The HYBAM observatory is an observation system for the large-scale hydrological, biogeochemical and geomorphological study of rivers considered as sentinels of climate change and local land-use changes. The Nouragues research station is a collection site included in a larger network of 17 sites mainly distributed over the Amazon basin and its tributaries. CNRS staff at the station monitor the Arataye River once a month. The HYBAM observatory is an observation system funded by IRD, INSU and the Midi-Pyrénées Observatory in Toulouse.

The MONITOR project is a permanent passive acoustic monitoring station which has the overall objective of assessing the dynamics of animal diversity during annual cycles.
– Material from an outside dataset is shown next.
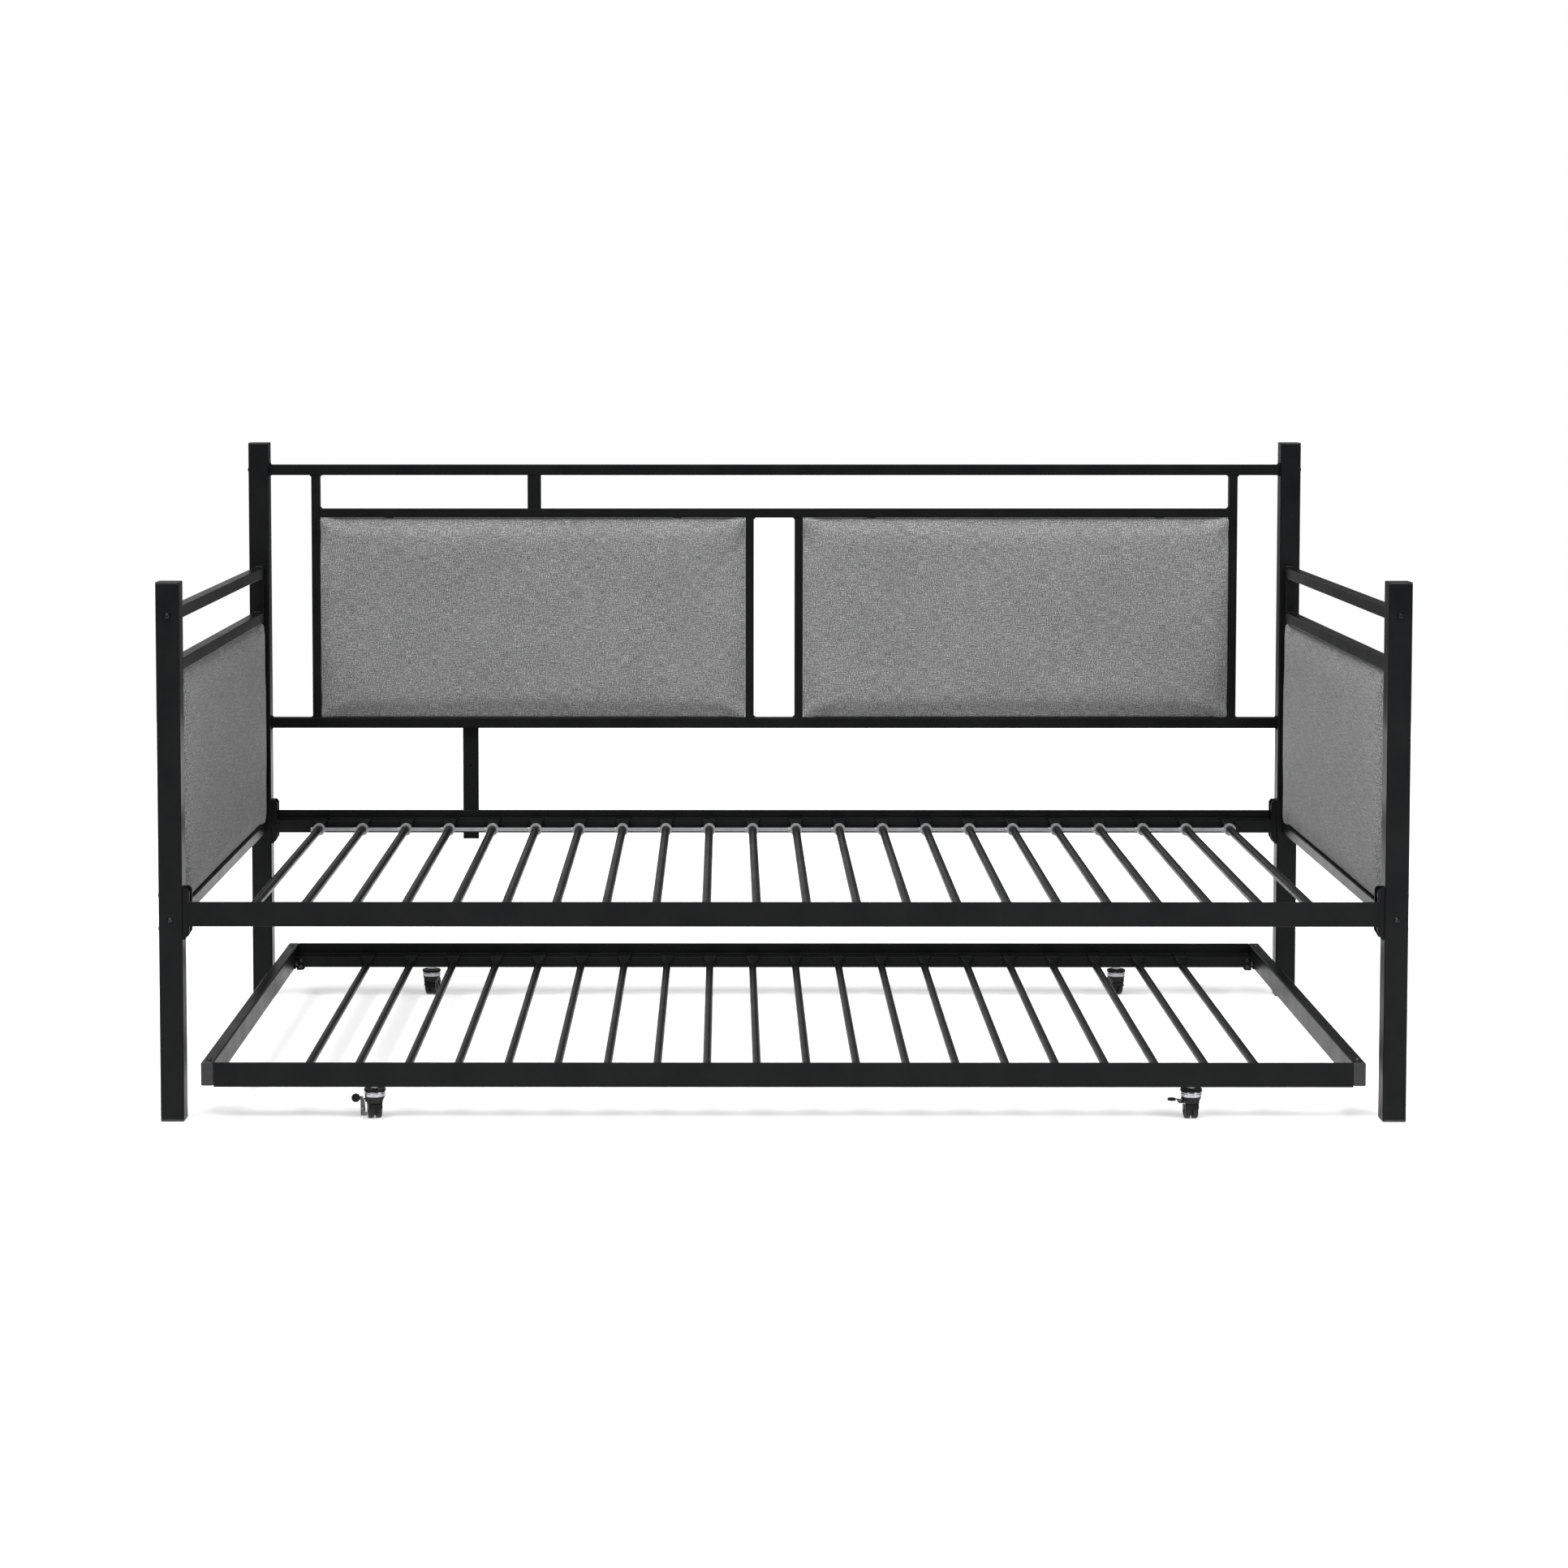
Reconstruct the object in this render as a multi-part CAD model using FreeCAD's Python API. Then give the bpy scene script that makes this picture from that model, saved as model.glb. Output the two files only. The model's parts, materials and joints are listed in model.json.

The project mainly aims to monitor the annual phenology of key species of large birds, rodents, ungulates, primates, procyonids, marsupials, as well as the seasonality of terrestrial and canopy communities. The project is led by Jérôme Sueur, Professor at the National Museum of Natural History in Paris.

A system of permanent forest vegetation monitoring plots covers more than 30 ha, in which all trees with trunks over 10 cm in diameter at breast height have been inventoried. Monitoring began in 1985. Tree diameters are re-measured every 5 years. The inventory of all trees with a trunk diameter at breast height of between 1 and 10 cm has been completed on 6 ha between 2021 and 2023, for a total of 25,629 trees. The scheme aims to understand the impact of climate change and local anthropogenic disturbances on forest dynamics, structure, carbon and biodiversity. This is achieved by gathering micro-environmental and demographic data from the trees as part of a modeling approach. The system is part of networks that bring together different forestry systems on a national and international scale. It involves a number of institutional partners, including CNRS, CIRAD, ONF and CESBIO.